▸ **The request**
All entries are to be given again verbatim.

▬▬▬▬▬▬▬▬▬▬

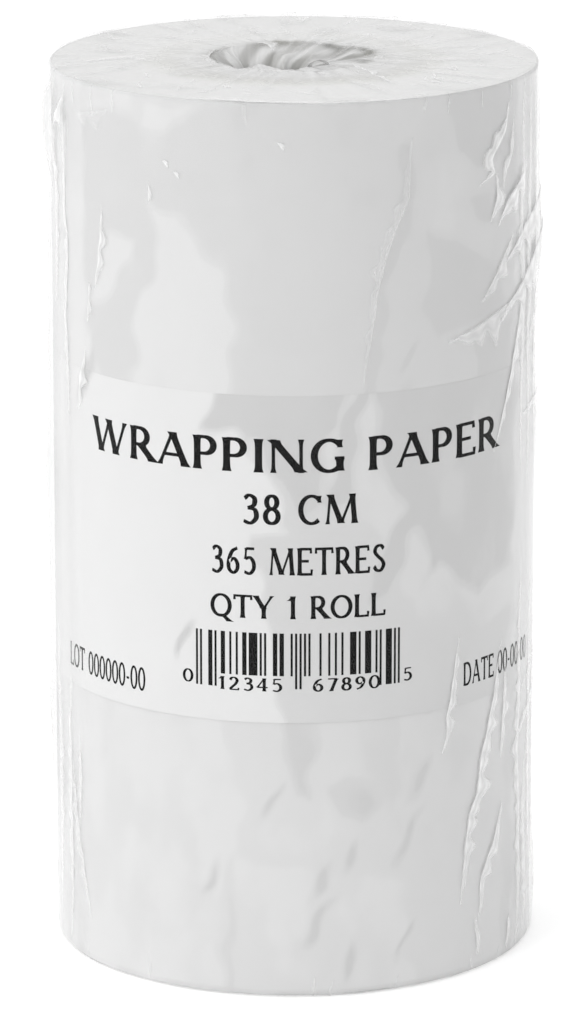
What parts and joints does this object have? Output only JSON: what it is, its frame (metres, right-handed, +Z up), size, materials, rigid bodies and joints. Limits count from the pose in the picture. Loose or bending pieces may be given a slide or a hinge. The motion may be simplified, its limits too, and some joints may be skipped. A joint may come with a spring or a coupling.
{
  "type": "wrapped roll of paper",
  "caption": "Roll of white wrapping paper on a chipboard core, with a printed paper label round it, shrink-wrapped in clear film and standing on end.",
  "frame": {"origin": "centre of the lower end, on the surface that the roll stands on", "axes": "+Z up along the roll's axis; -Y towards the middle of the label; +X to the label's right"},
  "size_m": [0.208, 0.208, 0.3826],
  "materials": {
    "chipboard": "matte",
    "paper": "matte",
    "label": "matte",
    "label_print": "matte",
    "tape": "satin",
    "film": "gloss"
  },
  "bodies": {
    "root": {"core_inner_ply": "chipboard", "core_middle_ply": "chipboard", "core_outer_ply": "chipboard", "core_start_tape": "tape", "paper_web": "paper", "tail_tape_upper": "tape", "tail_tape_lower": "tape", "label_sheet": "label", "shrink_film": "film"}
  },
  "joints": []
}
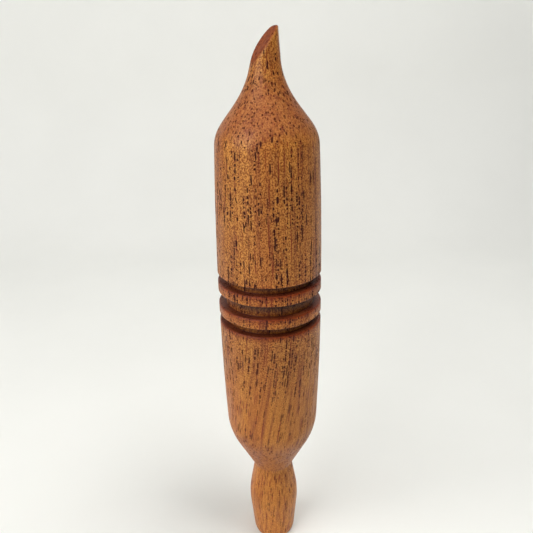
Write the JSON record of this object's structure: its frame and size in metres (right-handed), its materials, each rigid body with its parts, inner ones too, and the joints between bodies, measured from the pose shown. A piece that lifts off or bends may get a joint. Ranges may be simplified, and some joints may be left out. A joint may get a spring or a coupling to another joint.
{
  "type": "leather edge slicker",
  "caption": "One-piece turned hardwood edge slicker for burnishing leather: grooved barrel, angled beak tip and a small waisted foot that it stands on.",
  "frame": {"origin": "centre of the foot's flat face, on the turning axis", "axes": "+Z along the turning axis, from the foot to the beak; the beak's facet faces -X, turned 22 degrees towards -Y"},
  "size_m": [0.025, 0.025, 0.1348],
  "materials": {
    "oiled_hardwood": "open-pored reddish brown hardwood, turned, sanded and oiled to a satin sheen"
  },
  "bodies": {
    "root": {"slicker_body": "oiled_hardwood"}
  },
  "joints": []
}
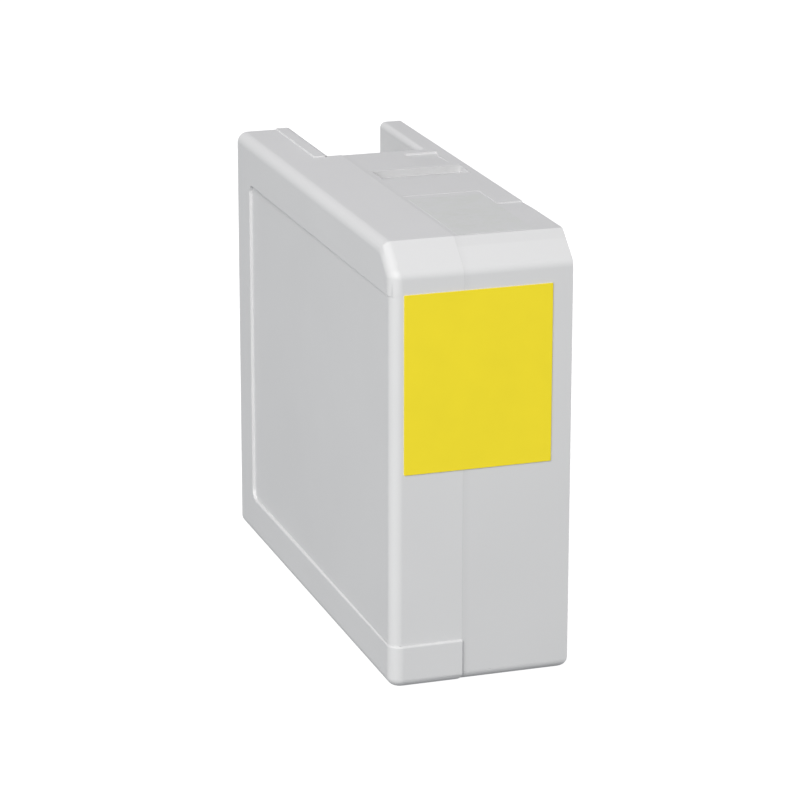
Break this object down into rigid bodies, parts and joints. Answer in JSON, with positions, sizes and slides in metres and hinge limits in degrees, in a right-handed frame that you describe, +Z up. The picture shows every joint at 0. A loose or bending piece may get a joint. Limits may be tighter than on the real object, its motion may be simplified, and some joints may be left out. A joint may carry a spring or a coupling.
{
  "type": "ink cartridge",
  "caption": "Narrow desktop-printer ink cartridge: two-part white case around an ink pouch, yellow colour label on the front, notch at the top rear.",
  "frame": {"origin": "under the middle of the case, on the surface it stands on", "axes": "+Z up, -Y towards the face with the colour label, +X to the right seen from that face"},
  "size_m": [0.03, 0.0854, 0.0722],
  "materials": {
    "white_shell": "fine satin moulding, slightly glossy on the bevel and rounded edges",
    "grey_moulding": "satin moulding",
    "natural_moulding": "unpigmented polypropylene, slightly translucent",
    "yellow_film": "printed yellow film, satin, no lettering",
    "pale_film": "blank pale grey film, satin, no lettering",
    "clear_film": "thin clear barrier film",
    "pouch_foil": "aluminium-laminated film, wrinkled, metallic sheen",
    "foam": "open-cell foam, charcoal",
    "black_rubber": "moulded elastomer",
    "spring_steel": "drawn stainless wire",
    "sensor_metal": "stainless plate with a ceramic element",
    "terminal_metal": "phosphor bronze strip",
    "board_green": "green solder resist on glass-fibre board",
    "pad_gold": "gold-plated contacts",
    "chip_black": "moulded epoxy, blank"
  },
  "bodies": {
    "case": {"case_body": "white_shell", "side_cover": "white_shell", "coding_key": "grey_moulding", "colour_label": "yellow_film", "top_label": "pale_film", "sealing_film": "clear_film", "ink_pack": "pouch_foil", "pack_spout": "natural_moulding", "spout_seal": "black_rubber", "front_spacer": "foam", "rear_spacer": "foam", "sensor_base": "natural_moulding", "sensor_film": "clear_film", "sensor_cover": "natural_moulding", "sensor_spring": "spring_steel", "piezo_sensor": "sensor_metal", "sensor_terminals": "terminal_metal", "memory_board": "board_green", "contact_pads": "pad_gold", "memory_chip": "chip_black", "supply_port": "natural_moulding", "port_cap": "grey_moulding", "supply_seal": "black_rubber", "supply_spring": "spring_steel", "air_port_seal": "black_rubber"},
    "valve": {"supply_valve": "grey_moulding"},
    "plate": {"pressure_plate": "grey_moulding"}
  },
  "joints": [
    {"name": "supply_valve_slide", "type": "slide", "parent": "case", "child": "valve", "axis": [0, 1, 0], "range_m": [-0.003, 0], "stiffness_N_per_m": 150, "springref_m": 0.002, "deforming": ["supply_spring"]},
    {"name": "pressure_plate_slide", "type": "slide", "parent": "case", "child": "plate", "axis": [1, 0, 0], "range_m": [-0.0012, 0], "stiffness_N_per_m": 200, "springref_m": 0.0015, "deforming": ["sensor_spring"]}
  ]
}
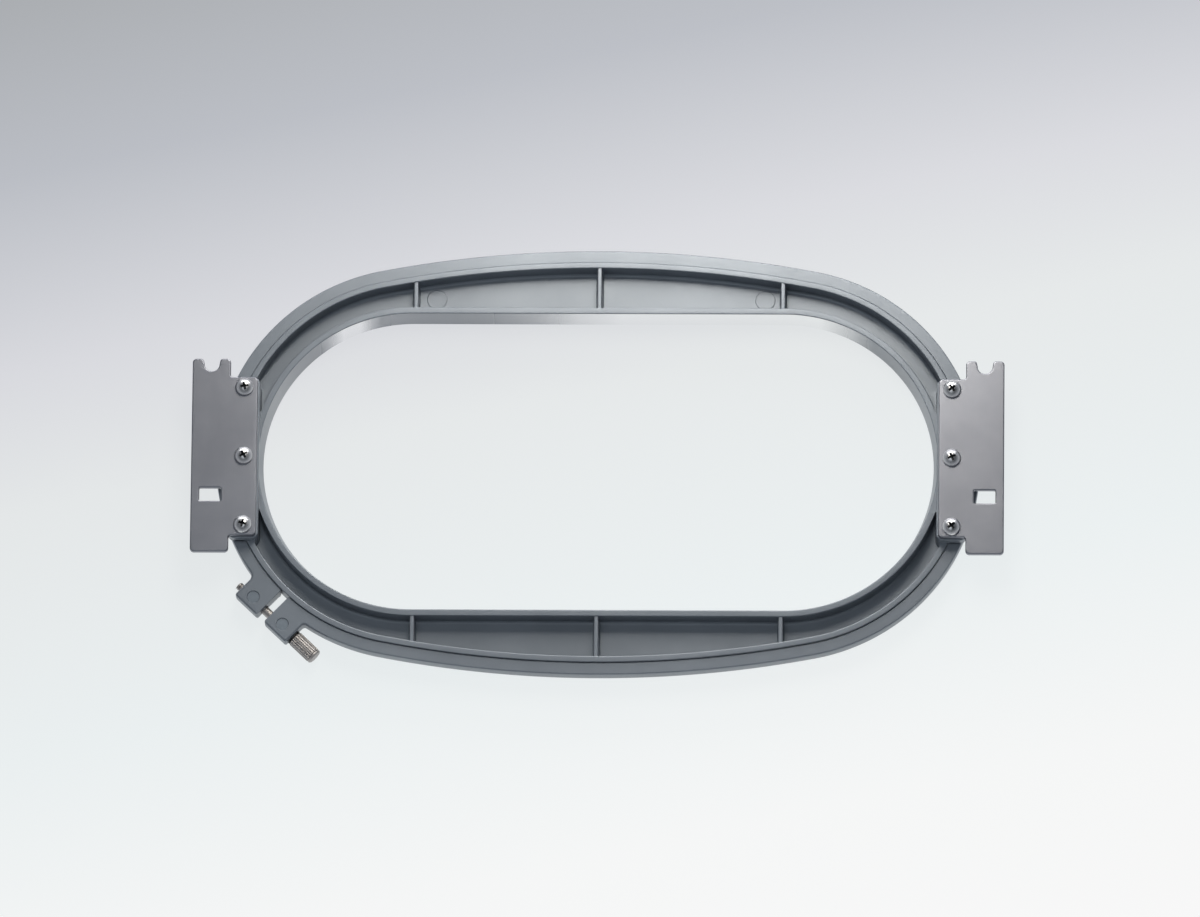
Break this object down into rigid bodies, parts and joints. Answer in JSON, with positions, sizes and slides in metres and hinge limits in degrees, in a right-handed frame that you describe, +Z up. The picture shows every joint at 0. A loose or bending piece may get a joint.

▬▬▬▬▬▬▬▬▬▬

▸ **Reply to the exercise**
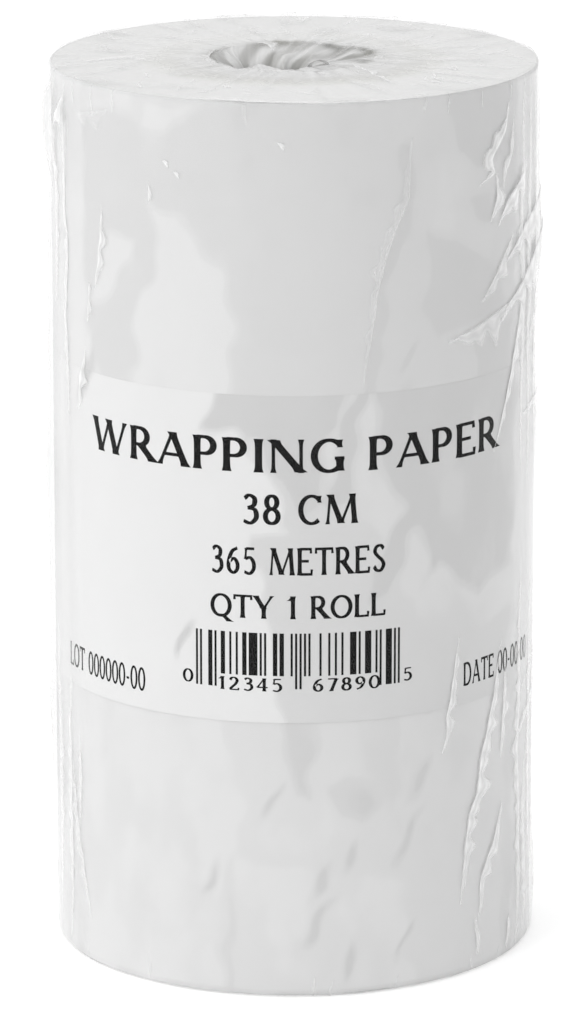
What parts and joints does this object have? Output only JSON: what it is, its frame (metres, right-handed, +Z up), size, materials, rigid bodies and joints. Limits count from the pose in the picture. Loose or bending pieces may be given a slide or a hinge. The motion may be simplified, its limits too, and some joints may be skipped. A joint may come with a spring or a coupling.
{
  "type": "wrapped roll of paper",
  "caption": "Roll of white wrapping paper on a chipboard core, with a printed paper label round it, shrink-wrapped in clear film and standing on end.",
  "frame": {"origin": "centre of the lower end, on the surface that the roll stands on", "axes": "+Z up along the roll's axis; -Y towards the middle of the label; +X to the label's right"},
  "size_m": [0.208, 0.208, 0.3826],
  "materials": {
    "chipboard": "matte",
    "paper": "matte",
    "label": "matte",
    "label_print": "matte",
    "tape": "satin",
    "film": "gloss"
  },
  "bodies": {
    "root": {"core_inner_ply": "chipboard", "core_middle_ply": "chipboard", "core_outer_ply": "chipboard", "core_start_tape": "tape", "paper_web": "paper", "tail_tape_upper": "tape", "tail_tape_lower": "tape", "label_sheet": "label", "shrink_film": "film"}
  },
  "joints": []
}
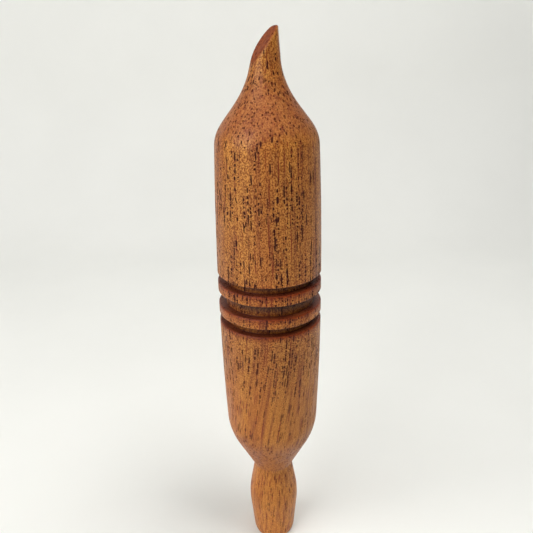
Write the JSON record of this object's structure: its frame and size in metres (right-handed), its materials, each rigid body with its parts, inner ones too, and the joints between bodies, measured from the pose shown. A piece that lifts off or bends may get a joint. Ranges may be simplified, and some joints may be left out. A joint may get a spring or a coupling to another joint.
{
  "type": "leather edge slicker",
  "caption": "One-piece turned hardwood edge slicker for burnishing leather: grooved barrel, angled beak tip and a small waisted foot that it stands on.",
  "frame": {"origin": "centre of the foot's flat face, on the turning axis", "axes": "+Z along the turning axis, from the foot to the beak; the beak's facet faces -X, turned 22 degrees towards -Y"},
  "size_m": [0.025, 0.025, 0.1348],
  "materials": {
    "oiled_hardwood": "open-pored reddish brown hardwood, turned, sanded and oiled to a satin sheen"
  },
  "bodies": {
    "root": {"slicker_body": "oiled_hardwood"}
  },
  "joints": []
}
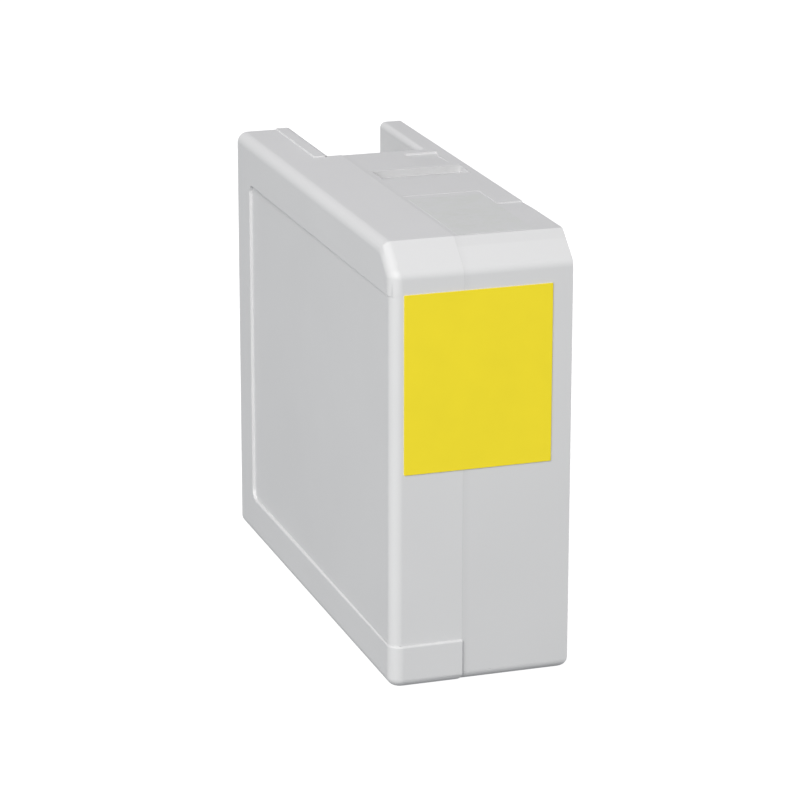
Break this object down into rigid bodies, parts and joints. Answer in JSON, with positions, sizes and slides in metres and hinge limits in degrees, in a right-handed frame that you describe, +Z up. The picture shows every joint at 0. A loose or bending piece may get a joint. Limits may be tighter than on the real object, its motion may be simplified, and some joints may be left out. A joint may carry a spring or a coupling.
{
  "type": "ink cartridge",
  "caption": "Narrow desktop-printer ink cartridge: two-part white case around an ink pouch, yellow colour label on the front, notch at the top rear.",
  "frame": {"origin": "under the middle of the case, on the surface it stands on", "axes": "+Z up, -Y towards the face with the colour label, +X to the right seen from that face"},
  "size_m": [0.03, 0.0854, 0.0722],
  "materials": {
    "white_shell": "fine satin moulding, slightly glossy on the bevel and rounded edges",
    "grey_moulding": "satin moulding",
    "natural_moulding": "unpigmented polypropylene, slightly translucent",
    "yellow_film": "printed yellow film, satin, no lettering",
    "pale_film": "blank pale grey film, satin, no lettering",
    "clear_film": "thin clear barrier film",
    "pouch_foil": "aluminium-laminated film, wrinkled, metallic sheen",
    "foam": "open-cell foam, charcoal",
    "black_rubber": "moulded elastomer",
    "spring_steel": "drawn stainless wire",
    "sensor_metal": "stainless plate with a ceramic element",
    "terminal_metal": "phosphor bronze strip",
    "board_green": "green solder resist on glass-fibre board",
    "pad_gold": "gold-plated contacts",
    "chip_black": "moulded epoxy, blank"
  },
  "bodies": {
    "case": {"case_body": "white_shell", "side_cover": "white_shell", "coding_key": "grey_moulding", "colour_label": "yellow_film", "top_label": "pale_film", "sealing_film": "clear_film", "ink_pack": "pouch_foil", "pack_spout": "natural_moulding", "spout_seal": "black_rubber", "front_spacer": "foam", "rear_spacer": "foam", "sensor_base": "natural_moulding", "sensor_film": "clear_film", "sensor_cover": "natural_moulding", "sensor_spring": "spring_steel", "piezo_sensor": "sensor_metal", "sensor_terminals": "terminal_metal", "memory_board": "board_green", "contact_pads": "pad_gold", "memory_chip": "chip_black", "supply_port": "natural_moulding", "port_cap": "grey_moulding", "supply_seal": "black_rubber", "supply_spring": "spring_steel", "air_port_seal": "black_rubber"},
    "valve": {"supply_valve": "grey_moulding"},
    "plate": {"pressure_plate": "grey_moulding"}
  },
  "joints": [
    {"name": "supply_valve_slide", "type": "slide", "parent": "case", "child": "valve", "axis": [0, 1, 0], "range_m": [-0.003, 0], "stiffness_N_per_m": 150, "springref_m": 0.002, "deforming": ["supply_spring"]},
    {"name": "pressure_plate_slide", "type": "slide", "parent": "case", "child": "plate", "axis": [1, 0, 0], "range_m": [-0.0012, 0], "stiffness_N_per_m": 200, "springref_m": 0.0015, "deforming": ["sensor_spring"]}
  ]
}
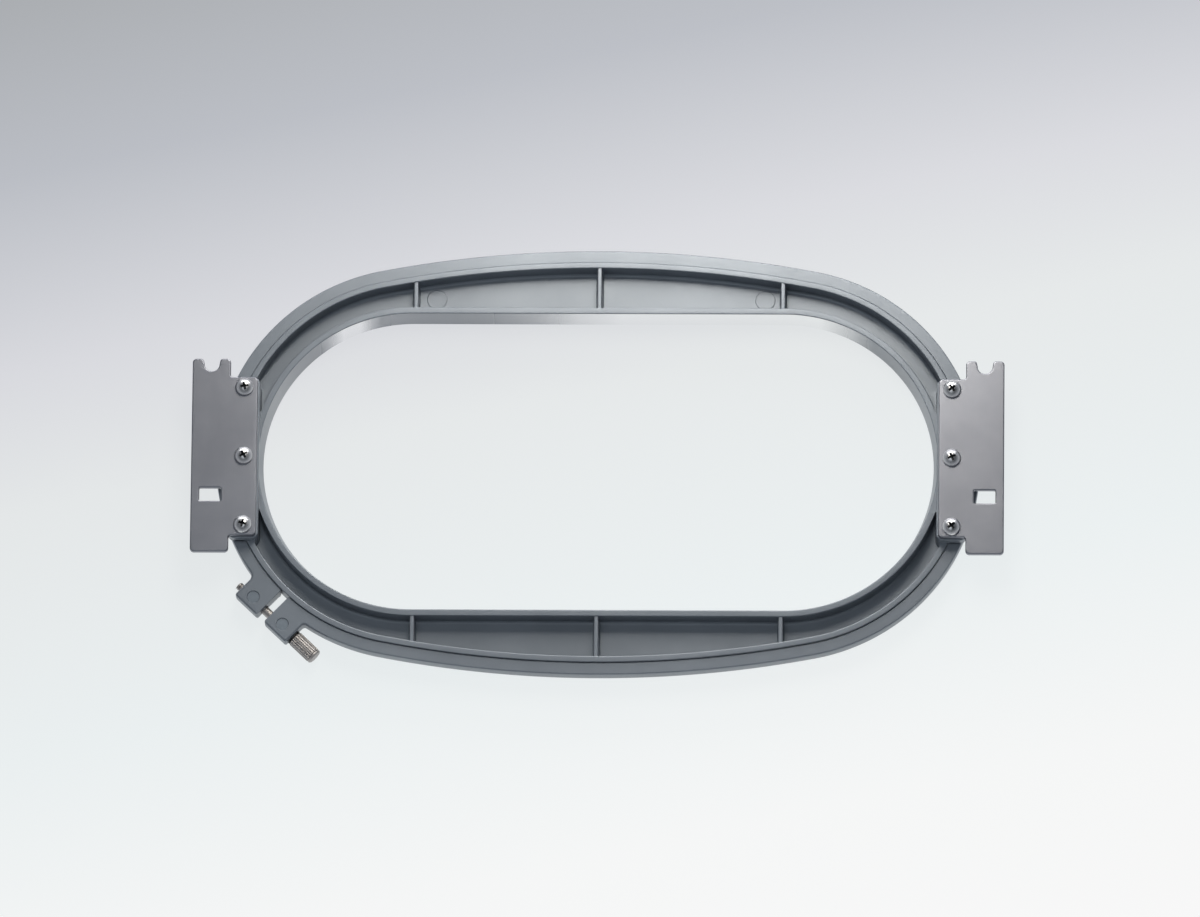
Break this object down into rigid bodies, parts and joints. Answer in JSON, with positions, sizes and slides in metres and hinge limits in degrees, in a right-handed frame that you describe, +Z up. The picture shows every joint at 0. A loose or bending piece may get a joint.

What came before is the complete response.